MCLC: The coming Chinese crackup (6)

MCLC LIST denton.2 at osu.edu
Sat Mar 14 11:02:50 EDT 2015


MCLC LIST
The coming Chinese crackup (6)
I wanted to thank David Shambaugh (WSJ, 3/6/15) for pulling no punches and stating clearly his opinions on what he sees is going on in China. There is one point I would like to add for consideration, and that is the historical perspective. The CCP has a penchant for justification and legitimization by propagating the myth of ‘seamless’ historical transition. The post-Mao shift to early-stage capitalism, for example, had to be justified rhetorically before the move away from Maoism would appear legitimate. The document used for that justification was the 1981 Resolution on Certain Questions in the History of Our Party Since the Founding of the People’s Republic of China. The standing orthodoxy of the day was transformed into heterodoxy, by introducing the notion that Mao had made mistakes (the familiar 70:30 ratio). This created enough rhetorical space for the party to forge new directions without breaking the historical continuum.  The CCP has granted itself the privilege to assume whatever ideological shape it needs in order to maintain power. It simply requires the manufacture of an ideological discourse to support the new direction (think “Three Represents”) – all under the rhetorical space allowed by, for example, “with Chinese characteristics”.

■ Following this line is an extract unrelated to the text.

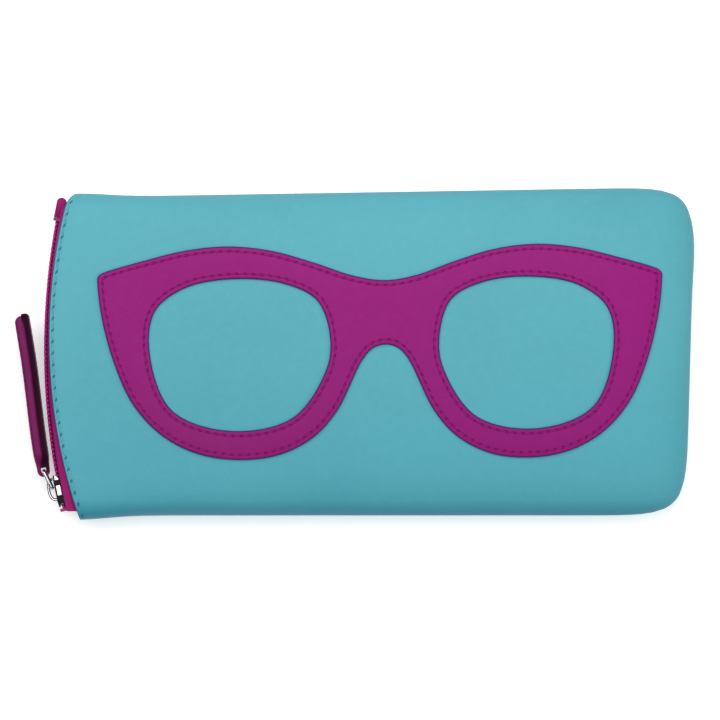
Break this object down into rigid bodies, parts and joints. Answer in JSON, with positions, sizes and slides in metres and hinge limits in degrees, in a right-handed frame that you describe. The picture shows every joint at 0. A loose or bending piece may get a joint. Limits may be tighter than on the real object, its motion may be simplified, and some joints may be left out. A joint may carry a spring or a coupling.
{
  "type": "glasses case",
  "caption": "Soft padded leather glasses case with a curved zip at one end, a long leather zip pull and a stitched glasses-shaped applique.",
  "frame": {"origin": "middle of the flat resting area of the back panel", "axes": "+X along the case from the zipped mouth to the closed end, +Y across it towards the end of the zip where the slider stops when open, +Z out of the front panel"},
  "size_m": [0.1951, 0.095, 0.0241],
  "materials": {
    "turquoise_leather": "fine pebbled grain, slight sheen",
    "fuchsia_leather": "fine grain, satin",
    "plum_leather": "smooth, satin",
    "padding_foam": "matt foam",
    "lining_cloth": "short nap",
    "zip_tape": "woven",
    "zip_coil": "nylon",
    "turquoise_thread": "twisted thread",
    "fuchsia_thread": "twisted thread",
    "chrome": "polished"
  },
  "bodies": {
    "case": {"front_panel": "turquoise_leather", "back_panel": "turquoise_leather", "front_padding": "padding_foam", "back_padding": "padding_foam", "front_lining": "lining_cloth", "back_lining": "lining_cloth", "glasses_applique": "fuchsia_leather", "applique_outline_stitching": "fuchsia_thread", "left_lens_stitching": "fuchsia_thread", "right_lens_stitching": "fuchsia_thread", "front_mouth_stitching": "turquoise_thread", "back_mouth_stitching": "turquoise_thread", "side_seam_thread": "turquoise_thread", "front_zip_tape": "zip_tape", "back_zip_tape": "zip_tape", "front_zip_coil": "zip_coil", "back_zip_coil": "zip_coil", "zip_end_tab": "zip_tape", "zip_bottom_stop": "zip_coil", "front_zip_top_stop": "zip_coil", "back_zip_top_stop": "zip_coil"},
    "slider": {"slider_body": "chrome"},
    "ring": {"pull_ring": "chrome"},
    "pull": {"leather_pull": "plum_leather", "outer_pull_stitching": "fuchsia_thread", "inner_pull_stitching": "fuchsia_thread"}
  },
  "joints": [
    {"name": "zip_slide", "type": "hinge", "parent": "case", "child": "slider", "pos_m": [0.1074, 0.0015, 0.011], "axis": [0, 0, -1], "range_deg": [0, 20.5]},
    {"name": "ring_swing", "type": "hinge", "parent": "slider", "child": "ring", "pos_m": [-0.09119, -0.03855, 0.011], "axis": [0, 0, 1], "range_deg": [0, 100]},
    {"name": "pull_swing", "type": "hinge", "parent": "ring", "child": "pull", "pos_m": [-0.09361, -0.03361, 0.011], "axis": [0, 0, 1], "range_deg": [0, 50]}
  ]
}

The reforms set in motion by Deng Xiaoping and enacted by the CCP since the end of the Cultural Revolution set the nation on a course toward continued economic reform. At the Third Plenum in 1978, the Party introduced gradual modifications of ideology (e.g. ‘Sinification of Marxism’, ‘primary stage of socialism’), which allowed it to pursue the idea of a ‘moderately prosperous society’ (xiaokang shehui). The introduction of these abstractions (‘socialism with Chinese characteristics’, ‘socialist market economy’, etc.), have broadened the discursive area from which the CCP can rhetorically justify any changes deemed necessary. The meanings of these formulations are ambiguous, and as such, they deflate contestation at the outset. Outside of the ideologues who conceive them, few actually know what they mean. Acutely aware of the vulnerability brought about by ideological gaps, the government is still trying to construct ‘correct’ explanations for what actually happened. The media, under President Xi, have been commissioned to ‘heavily emphasize’ a discourse of ‘correctly dealing’ with the ideological transition between noticeably inconsistent orders of discourse. It is against this façade of ideological congruence that dissidents are positioned as malcontents and unbelievers – saboteurs of the ‘harmonious society’, ushering in Xi’s age of the digitized panopticon. How can this succeed in the long run?
In other words, ideology (except for a few standing tenets) is negotiable. Power, on the other hand, is not. Shambaugh’s analysis is daring (on several levels), and in this age of intimidation for fear of blacklisting, I find it refreshingly forthright.